Is Role-Based Access Control Right for Me?
As a whole, RBAC has become a standard for a reason: it provided data teams with a relatively simple and secure access control mechanism throughout the late 1990s and early 2000s. Especially when compared to its discretionary predecessors, RBAC was a shiny new option that was quickly adopted and widely implemented. More and more, however, it appears that this shine may be wearing off.
RBAC was practical for smaller organizations with limited user roles and manageable data initiatives. While this still holds, the number of organizations with static user roles and limited data-driven objectives is becoming quite uncommon. Contemporary organizations are fueled by their data, with needs that continue to grow almost daily. In this scenario, RBAC’s efficiency can quickly fall apart. The roles created and preassigned by administrators early on become outdated and burdensome to manage as an organization scales and builds out its various internal teams and data use cases.

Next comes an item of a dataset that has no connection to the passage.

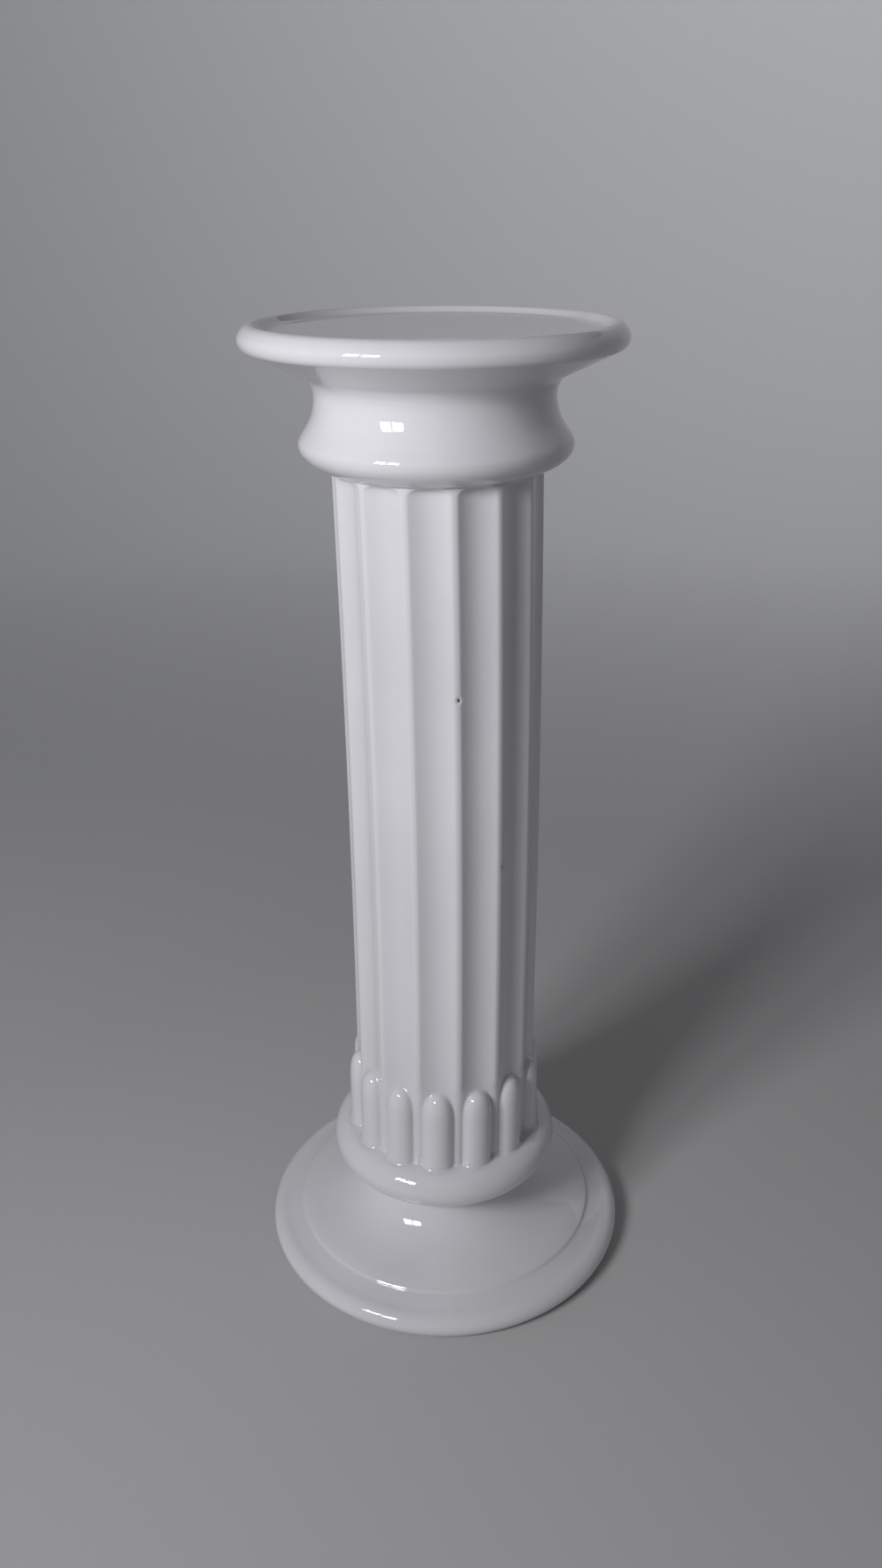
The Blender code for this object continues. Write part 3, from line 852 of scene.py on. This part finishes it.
def camera():
    """The photograph's camera. The column's -Y side faces it, turned a little to the left."""
    yaw = CAMERA_YAW - VIEW_AZIMUTH
    level = math.cos(CAMERA_PITCH)
    forward = Vector((math.sin(yaw) * level, math.cos(yaw) * level, -math.sin(CAMERA_PITCH)))
    right = forward.cross(Vector((0.0, 0.0, 1.0))).normalized()
    up = right.cross(forward)
    across = math.cos(CAMERA_ROLL) * right + math.sin(CAMERA_ROLL) * up
    upward = -math.sin(CAMERA_ROLL) * right + math.cos(CAMERA_ROLL) * up
    data = bpy.data.cameras.new("camera")
    data.sensor_fit = "VERTICAL"
    data.sensor_height = SENSOR_HEIGHT
    data.lens = SENSOR_HEIGHT * FOCAL_PIXELS / IMAGE_HEIGHT
    data.clip_start = CAMERA_CLIP_START
    eye = bpy.data.objects.new("camera", data)
    bpy.context.collection.objects.link(eye)
    turn = Matrix((across, upward, -forward)).transposed().to_4x4()
    place = Vector((math.sin(VIEW_AZIMUTH), -math.cos(VIEW_AZIMUTH), 0.0)) * CAMERA_DISTANCE
    eye.matrix_world = Matrix.Translation(place + Vector((0.0, 0.0, CAMERA_HEIGHT))) @ turn
    bpy.context.scene.camera = eye
    return eye


def turned(place):
    """A place given in the camera's turn, in the scene's own axes."""
    return Matrix.Rotation(VIEW_AZIMUTH, 3, "Z") @ place


def lamp(name, place, facing, size, power, spread_angle):
    """A rectangular lamp at a place, shining in a direction."""
    data = bpy.data.lights.new(name, "AREA")
    data.shape = "RECTANGLE"
    data.size = size[0]
    data.size_y = size[1]
    data.energy = power
    data.spread = spread_angle
    holder = bpy.data.objects.new(name, data)
    bpy.context.collection.objects.link(holder)
    holder.location = place
    holder.rotation_euler = (-facing).to_track_quat("Z", "Y").to_euler()
    return holder


def lights():
    """A two-paned window on the left, a wash on the wall behind and a faint glow all around."""
    facing = turned(Vector((-WINDOW_PLACE.x, -WINDOW_PLACE.y, 0.0))).normalized()
    across = Vector((0.0, 0.0, 1.0)).cross(facing)
    for name, side in (("window_left_pane", 0.5), ("window_right_pane", -0.5)):
        place = turned(WINDOW_PLACE) + across * PANE_PITCH * side
        pane = lamp(name, place, facing, (PANE_WIDTH, PANE_HEIGHT), PANE_POWER, PANE_SPREAD)
        pane.data.color = PANE_COLOUR
    lamp("wall_wash", turned(WASH_PLACE), turned(WASH_TOWARDS), WASH_SIZE, WASH_POWER, WASH_SPREAD)
    world = bpy.data.worlds.new("studio")
    world.use_nodes = True
    world.node_tree.nodes["Background"].inputs["Color"].default_value = ROOM_GLOW
    world.node_tree.nodes["Background"].inputs["Strength"].default_value = 1.0
    bpy.context.scene.world = world
    bpy.context.scene.view_settings.view_transform = "Standard"


glazed_column()
stage()
camera()
lights()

For those using RBAC, however, this is no time to panic. Just as RBAC emerged as an evolution to surpass MAC and DAC, newer forms of access control have been introduced and proven by organizations that are pursuing scalable and efficient data operations. Becoming more widely-recognized in the early 2010s, attribute-based access control (ABAC) presents data teams with the next step in modern access control. Not only has the effectiveness and operationalization of ABAC been the subject of further in-depth research by the NIST, it was also recommended by the Federal CIO Council’s FICAM Roadmap and Implementation Plan v2.0 in December 2011. Ultimately, ABAC enables teams with dynamic, scalable policies that can grow alongside the pace of data-driven objectives.